I really need help with this!!!
I am trying to be forgiving to myself but I need advice on how to wean myself off of welbutrin. I made a doctors appointment for next week about what’s going on. But that still means I have a week to deal with this.
I was on welbutrin in highschool and I THOUGHT I did well on it. I do better with my depression even to this day, but it makes me an ASS. My mom had me on the depo shot, adderall (probably spelled that wrong) and welbutrin. I was crazy as shit and had memory loss, rage issues, and felt insane. I contributed that to the depo shot almost entirely because that shot tore me apart. I bled for 6 months, had hair loss and hot flashes. I begged her to take me to at least change it but she listened to the doctor “let your body adjust.” And I just continued to suffer. My mom wasn’t worried ab me getting pregnant, I have endo and she was trying to help but I was in hell. I didn’t get control of that until I had control over what doctors I went to.
Anyways, I am on Wellbutrin again. And I can FEEL myself being hateful which is really out of character for me. I am not 16 anymore I am 26, and I am not a mean or nasty person but yet it’s like when I speak hear venom in my tone. And I’m trying to tell everyone I am not consciously putting that tone or attitude behind my words, like I cannot explain how much it’s not even me. I will speak intended with the correct tone and it’s like someone else spoke it with venom. I look and act pissed off when I’m not.
I’m not talking much anymore to anyone because unless you’ve been on medication that alters brain chemistry, it’s hard to understand how one little pill can make you an ASSHOLE.
I am grown! There’s no excuse for this.
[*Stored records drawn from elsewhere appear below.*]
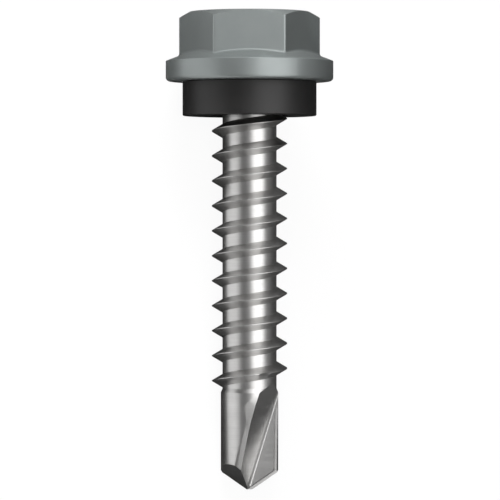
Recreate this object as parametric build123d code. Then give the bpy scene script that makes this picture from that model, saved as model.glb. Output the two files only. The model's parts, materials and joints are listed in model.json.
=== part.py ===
from build123d import *
import math
import os

# Self drilling screw with a sealing washer, in millimetres and degrees.
# Both pieces are drawn upright: the screw's axis is Z, the flange's flat underside is at zero height,
# the head stands above it and everything below it is given as a depth. The front faces -Y.
# Directions about the axis are in degrees to the right of the front.
# At the end the pieces are laid down together, as the screw comes to rest on a flat surface.

# Hexagon head
head_across_flats = 7.80
head_height = 4.41
head_corner_radius = 0.18
head_top_circle_diameter = 7.64
head_chamfer_angle = 30.0
head_root_radius = 0.22

# Flange
flange_diameter = 10.66
flange_rim_height = 1.31
flange_top_slope = 21.0
flange_lower_edge_bevel = 0.20

# Shank, down to the collar that widens it to the drill body
shank_diameter = 3.44
under_flange_bevel = 0.30
collar_depth = 19.52
collar_length = 0.28

# Thread, one start, right-handed, with a sharp crest
thread_pitch = 1.5875
thread_diameter = 4.80
thread_flank_angle = 30.0
thread_first_crest_depth = 2.366
thread_fade_in_start = 1.20
thread_fade_in_length = 0.90
thread_fade_out_length = 0.42
thread_to_collar = 0.02
thread_sunk_depth = 0.12

# Drill point
point_depth = 26.0
drill_diameter = 3.65
lip_half_angle = 55.15
lip_clearance_angle = 33.0
web_thickness = 0.25
cutting_edge_bevel = 0.22

# Flutes, two, half a turn apart
flute_lean_angle = 16.2
flute_wall_width = 1.00
flute_wall_height = 1.42
flute_wall_radius = 3.0
flute_heel_radius = 0.38
flute_heel_exit_angle = 15.0
flute_end_below_collar = 0.08
flute_end_offset = 0.55
flute_end_slope = 38.0

# Nick that the front flute's end leaves in the last full turn of the thread
nick_radius = 0.53
nick_bite = 0.22
nick_direction = 23.0
nick_length = 1.2

# Sealing washer
washer_diameter = 8.52
washer_thickness = 2.19
washer_edge_bevel = 0.08
washer_bore_clearance = 0.05

# Rest: the direction that faces up when the screw lies still, with one flute towards the surface
upward_direction = 24.0


def sine(angle):
    return math.sin(math.radians(angle))


def cosine(angle):
    return math.cos(math.radians(angle))


def tangent(angle):
    return math.tan(math.radians(angle))


# Sizes that follow from the ones above
flange_radius = flange_diameter / 2
shank_radius = shank_diameter / 2
thread_radius = thread_diameter / 2
drill_radius = drill_diameter / 2
washer_radius = washer_diameter / 2
washer_bore_radius = thread_radius + washer_bore_clearance
collar_end_depth = collar_depth + collar_length
thread_fade_in_end = thread_fade_in_start + thread_fade_in_length
thread_fade_out_end = collar_depth - thread_to_collar
thread_fade_out_start = thread_fade_out_end - thread_fade_out_length
flute_end_depth = collar_end_depth + flute_end_below_collar
half_web = web_thickness / 2
lip_slope = 1 / tangent(lip_half_angle)
clearance_slope = tangent(lip_clearance_angle)
lip_apex_depth = point_depth + clearance_slope * half_web
tool_reach = flange_diameter


def front(x, nearness, z):
    """A place as the front view shows it: x to the right, nearness towards the viewer, z up."""
    return Vector(x, -nearness, z)


def turned(*points):
    """A solid turned about the axis from (radius, height) points."""
    outline = Polyline(*[(radius, 0, height) for radius, height in points], close=True)
    return revolve(make_face(outline), Axis.Z)


def both_sides(tool):
    """A cutting tool and its copy half a turn round the axis."""
    return [tool, tool.rotate(Axis.Z, 180)]


# Head: a hexagon with a round chamfered top, in one piece with its flange
def hexagon():
    block = extrude(RegularPolygon(head_across_flats / 2, 6, major_radius=False), head_height)
    block = fillet(block.edges().filter_by(Axis.Z), head_corner_radius)
    top_radius = head_top_circle_diameter / 2
    chamfer_drop = (tool_reach - top_radius) * tangent(head_chamfer_angle)
    envelope = turned(
        (0, 0),
        (tool_reach, 0),
        (tool_reach, head_height - chamfer_drop),
        (top_radius, head_height),
        (0, head_height),
    )
    return block & envelope


def flange():
    cone_rise = flange_radius * tangent(flange_top_slope)
    return turned(
        (0, 0),
        (flange_radius - flange_lower_edge_bevel, 0),
        (flange_radius, flange_lower_edge_bevel),
        (flange_radius, flange_rim_height),
        (0, flange_rim_height + cone_rise),
    )


def head():
    """The hexagon on its flange, with a small radius in the corner where they meet."""
    joined = hexagon() + flange()
    cone_top = flange_rim_height + (flange_radius - head_across_flats / 2) * tangent(flange_top_slope)
    margin = head_root_radius / 10
    corner_edges = []
    for edge in joined.edges():
        box = edge.bounding_box()
        if box.min.Z > flange_rim_height + margin and box.max.Z < cone_top + margin:
            corner_edges.append(edge)
    return fillet(corner_edges, head_root_radius)


# Shank, collar and drill body, turned about the axis, then pointed
def pointed_shank():
    blank = turned(
        (0, flange_rim_height / 2),
        (shank_radius + under_flange_bevel, flange_rim_height / 2),
        (shank_radius + under_flange_bevel, 0),
        (shank_radius, -under_flange_bevel),
        (shank_radius, -collar_depth),
        (drill_radius, -collar_end_depth),
        (drill_radius, -lip_apex_depth),
        (0, -lip_apex_depth),
    )
    for relief in both_sides(relief_tool()):
        blank = blank - relief
    return blank


def relief_tool():
    """What is ground away under the right lip: a flat that holds the lip and rises behind it."""
    lip_start = front(0, half_web, -lip_apex_depth)
    upward = front(-lip_slope, clearance_slope, 1)
    lip_plane = Plane(origin=lip_start, z_dir=upward)
    return extrude(lip_plane * Rectangle(2 * tool_reach, 2 * tool_reach), -tool_reach)


# Thread
def thread_ridge():
    """The thread's ridge, swept along a helix and trimmed to fade into the shank at both ends."""
    sunk_radius = shank_radius - thread_sunk_depth
    sunk_half = (thread_radius - sunk_radius) * tangent(thread_flank_angle)
    turns_below = math.ceil((thread_fade_out_end - thread_first_crest_depth) / thread_pitch) + 1
    turns_above = math.ceil(thread_first_crest_depth / thread_pitch)
    lowest = -thread_first_crest_depth - turns_below * thread_pitch
    section = Polyline(
        (sunk_radius, 0, lowest - sunk_half),
        (thread_radius, 0, lowest),
        (sunk_radius, 0, lowest + sunk_half),
        close=True,
    )
    height = (turns_below + turns_above) * thread_pitch
    path = Helix(thread_pitch, height, shank_radius, center=(0, 0, lowest))
    ridge = sweep(make_face(section), path=path, is_frenet=True)
    return ridge & fading_envelope()


def fading_envelope():
    inside = shank_radius / 2
    outside = thread_radius + thread_sunk_depth
    return turned(
        (inside, -thread_fade_in_start),
        (shank_radius, -thread_fade_in_start),
        (outside, -thread_fade_in_end),
        (outside, -thread_fade_out_start),
        (shank_radius, -thread_fade_out_end),
        (inside, -thread_fade_out_end),
    )


def crest_depth(direction):
    """Depth of the last full crest in a direction."""
    first = thread_first_crest_depth + thread_pitch * (90 - direction) / 360
    turns = math.floor((thread_fade_out_start - first) / thread_pitch)
    return first + turns * thread_pitch


# Flutes
def flute_tool():
    """The front flute: a flat rake face on the right, a hollow wall and a rounded heel on the left."""
    chord_angle = math.degrees(math.atan2(flute_wall_height, flute_wall_width))
    chord = math.hypot(flute_wall_width, flute_wall_height)
    wall_end_angle = chord_angle + math.degrees(math.asin(chord / 2 / flute_wall_radius))
    wall_end = Vector(-flute_wall_width, -flute_wall_height)
    heel_centre = wall_end + flute_heel_radius * Vector(-sine(wall_end_angle), cosine(wall_end_angle))
    toward_exit = Vector(sine(flute_heel_exit_angle), -cosine(flute_heel_exit_angle))
    heel_end = heel_centre + flute_heel_radius * toward_exit
    exit_run = tool_reach * Vector(-cosine(flute_heel_exit_angle), -sine(flute_heel_exit_angle))
    outside = heel_end + exit_run
    wall = RadiusArc((0, 0), wall_end, -flute_wall_radius)
    heel = RadiusArc(wall_end, heel_end, flute_heel_radius)
    rest = Polyline(
        heel_end,
        outside,
        (outside.X, -2 * tool_reach),
        (tool_reach, -2 * tool_reach),
        (tool_reach, 0),
        (0, 0),
    )
    along = front(sine(flute_lean_angle), 0, cosine(flute_lean_angle))
    across = front(cosine(flute_lean_angle), 0, -sine(flute_lean_angle))
    valley_foot = front(0, half_web, -point_depth)
    section_plane = Plane(origin=valley_foot, x_dir=across, z_dir=along)
    section = section_plane * make_face([wall, heel, *rest.edges()])
    groove = extrude(section, tool_reach, both=True)
    end_point = front(flute_end_offset, 0, -flute_end_depth)
    end_plane = Plane(origin=end_point, z_dir=front(-sine(flute_end_slope), 0, cosine(flute_end_slope)))
    return split(groove, bisect_by=end_plane, keep=Keep.BOTTOM)


def rake_edge():
    """How far the flat rake face reaches to the right, to the drill body's round surface."""
    return math.sqrt(drill_radius**2 - half_web**2)


def margin_bevel_tool():
    """The bevel between the rake face and the drill body, up to where the flute's valley meets it."""
    inner = rake_edge() - cutting_edge_bevel
    top = inner / tangent(flute_lean_angle) - point_depth
    section = Polyline(
        front(inner - half_web, 2 * half_web, -lip_apex_depth),
        front(inner + tool_reach, 2 * half_web, -lip_apex_depth),
        front(inner + tool_reach, half_web - tool_reach, -lip_apex_depth),
        close=True,
    )
    return extrude(make_face(section), amount=top + lip_apex_depth, dir=(0, 0, 1))


def lip_bevel_tool():
    """The bevel between the rake face and the flat under the lip."""
    lip_angle = 90 - lip_half_angle
    lip_plane = Plane(
        origin=front(0, half_web, -lip_apex_depth),
        x_dir=front(sine(lip_angle), 0, -cosine(lip_angle)),
        z_dir=front(cosine(lip_angle), 0, sine(lip_angle)),
    )
    section = Polyline(
        (-cutting_edge_bevel - half_web, -half_web),
        (tool_reach, -half_web),
        (tool_reach, tool_reach + cutting_edge_bevel),
        close=True,
    )
    return extrude(lip_plane * make_face(section), tool_reach)


def nick_tool():
    distance = thread_radius - nick_bite + nick_radius
    centre = front(
        distance * sine(nick_direction), distance * cosine(nick_direction), -crest_depth(nick_direction)
    )
    return Pos(centre) * Cylinder(nick_radius, nick_length)


# Screw, in one piece
def screw():
    steel = head() + pointed_shank() + thread_ridge()
    steel = steel - nick_tool()
    for tool in (flute_tool(), margin_bevel_tool(), lip_bevel_tool()):
        for side in both_sides(tool):
            steel = steel - side
    return steel


# Sealing washer, seated on the flange's underside
def sealing_washer():
    return turned(
        (washer_bore_radius, 0),
        (washer_radius - washer_edge_bevel, 0),
        (washer_radius, -washer_edge_bevel),
        (washer_radius, washer_edge_bevel - washer_thickness),
        (washer_radius - washer_edge_bevel, -washer_thickness),
        (washer_bore_radius, -washer_thickness),
    )


# Rest: the flange and the point both touch the surface, so the axis leans up towards the head
def laid_down(piece, lean):
    return piece.rotate(Axis.Z, -upward_direction).rotate(Axis.X, lean - 90)


def rest_lean(screw_piece, washer_piece):
    """The lean at which the head end and the point end are equally low."""
    halfway = Plane(origin=(0, 0, -point_depth / 2))
    head_end = [split(screw_piece, bisect_by=halfway, keep=Keep.TOP), washer_piece]
    point_end = [split(screw_piece, bisect_by=halfway, keep=Keep.BOTTOM)]
    lean = 0
    for _ in range(6):
        head_low, point_low = (
            min(laid_down(piece, lean).bounding_box().min.Z for piece in end)
            for end in (head_end, point_end)
        )
        lean += math.degrees((point_low - head_low) / point_depth)
    return lean


pieces = {"screw": screw(), "sealing_washer": sealing_washer()}
lean = rest_lean(*pieces.values())
laid = {name: laid_down(piece, lean) for name, piece in pieces.items()}
whole = laid["screw"].bounding_box().add(laid["sealing_washer"].bounding_box())
shift = Vector(-whole.center().X, -whole.center().Y, -whole.min.Z)

os.makedirs("parts", exist_ok=True)
for name, piece in laid.items():
    export_step(Pos(shift) * piece, f"parts/{name}.step")
print("lean of the axis", round(lean, 3), "degrees, centre of the flange's underside at", shift)
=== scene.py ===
# %% [markdown]
# # A self drilling screw with a sealing washer
#
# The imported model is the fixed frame. It says where the screw lies and how large it is, and it stays hidden behind
# two finer pieces made here: the steel screw, whose head and flange are painted, and the black rubber washer.
# Both are drawn upright in millimetres, which is how a maker reads them off a drawing, and laid down at the end.

# %% Load the frame
import bmesh
import bpy
import json
import math
from mathutils import Matrix, Vector


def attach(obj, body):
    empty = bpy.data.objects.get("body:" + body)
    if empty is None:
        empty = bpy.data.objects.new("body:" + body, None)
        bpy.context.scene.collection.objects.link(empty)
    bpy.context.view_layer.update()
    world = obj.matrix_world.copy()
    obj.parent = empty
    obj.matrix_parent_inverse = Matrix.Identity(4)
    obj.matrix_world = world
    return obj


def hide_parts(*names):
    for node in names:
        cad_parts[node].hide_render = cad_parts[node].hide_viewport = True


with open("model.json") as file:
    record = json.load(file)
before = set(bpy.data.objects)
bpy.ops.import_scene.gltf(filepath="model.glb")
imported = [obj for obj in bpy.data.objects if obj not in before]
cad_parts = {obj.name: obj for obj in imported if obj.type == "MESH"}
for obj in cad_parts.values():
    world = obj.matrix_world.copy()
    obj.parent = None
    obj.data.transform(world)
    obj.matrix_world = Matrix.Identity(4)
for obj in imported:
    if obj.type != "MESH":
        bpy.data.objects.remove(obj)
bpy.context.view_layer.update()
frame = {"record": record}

# %% [markdown]
# ## From the drawing to the place where the screw lies
#
# In the drawing the screw's axis is Z, the flange's flat underside is at height zero, the head is above it and the
# front faces -Y. The real screw lies on the flange's rim and its point, turned a little about its axis, and the
# record's sealing face says where: its place is on the axis under the washer, and its axis runs towards the point.
# One matrix does the whole move, so every piece is finished upright and moved once, inside its mesh.

# %% The matrix that lays a piece down
MM = 0.001
WASHER_THICKNESS = 2.19
UPWARD_DIRECTION = 24.0

sealing_face = next(m for m in frame["record"]["mounts"] if m["name"] == "sealing_face")
toward_point = Vector(sealing_face["axis"])
flange_underside = Vector(sealing_face["pos_m"]) - toward_point * WASHER_THICKNESS * MM
lean = math.asin(-toward_point.z)
turned_down = Matrix.Rotation(lean - math.pi / 2, 4, "X") @ Matrix.Rotation(-math.radians(UPWARD_DIRECTION), 4, "Z")
laid = Matrix.Translation(flange_underside) @ turned_down @ Matrix.Scale(MM, 4)
print("lean", round(math.degrees(lean), 3), "underside", [round(c, 6) for c in flange_underside])


def front(x, nearness, z):
    """A place in the drawing: x to the right, nearness towards the viewer, z up."""
    return Vector((x, -nearness, z))


# %% [markdown]
# ## Small helpers for meshes
#
# Every shape below starts as a few vertices and grows by bmesh operators: a chain is spun round the axis, a rim of
# open edges is pulled out ring by ring, and a tool is cut away with a Boolean. A Boolean is the natural way to say
# what a grinding wheel or a punch leaves, and the exact solver keeps the edges crisp.

# %% Angles in degrees
def sine(angle):
    return math.sin(math.radians(angle))


def cosine(angle):
    return math.cos(math.radians(angle))


def tangent(angle):
    return math.tan(math.radians(angle))


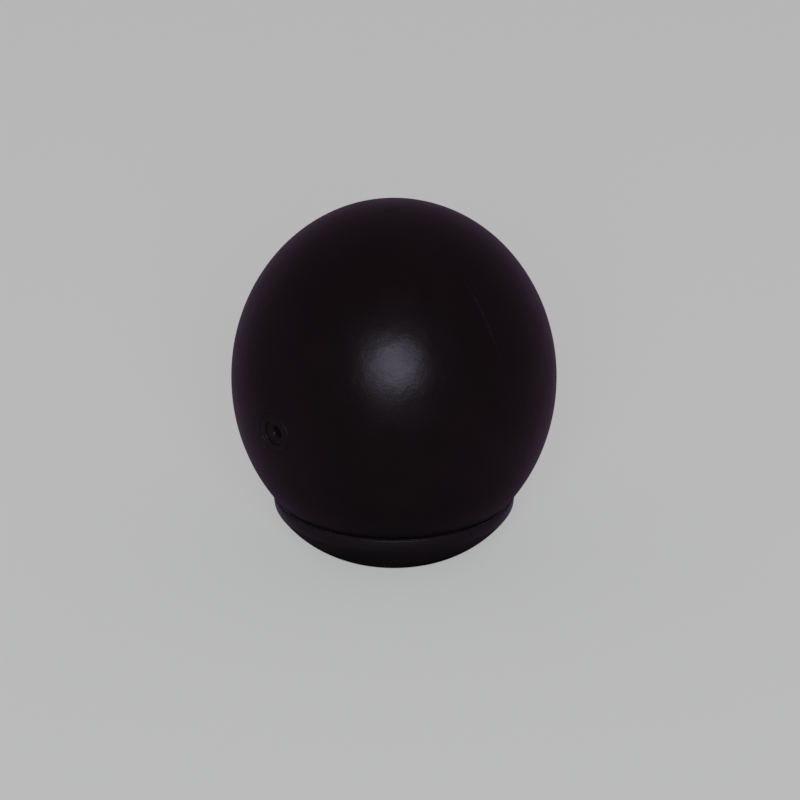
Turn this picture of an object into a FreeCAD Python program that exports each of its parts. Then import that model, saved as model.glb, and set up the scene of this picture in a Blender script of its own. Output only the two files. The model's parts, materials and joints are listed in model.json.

But if I even miss a dose of Wellbutrin I am hit so hard with a migraine that almost put me in the hospital begging for relief. I took my welbutrin and it suddenly went away. So there’s that, and I don’t remember how I got off it in highschool. Everyone’s telling me I can’t just stop taking it I have to wean.
How do I do that! It’s a tiny pill and it’s 150 mg. I am so lost like do I cut it in half? Into tiny pieces?
Also if you’ve dealt with an antidepressant or any other psych meds please help me feel valid about this because it’s really messing with me that I have no control over this and I feel like I am making excuses for myself even though I KNOW what’s in my heart and mind and I know I’m not intentionally trying to be mean to anyone.
I have just been telling anyone “I am reacting negatively to an antidepressant and it’s making me a butthole, I am aware of that and I apologize and I’m trying to figure out how to get off.”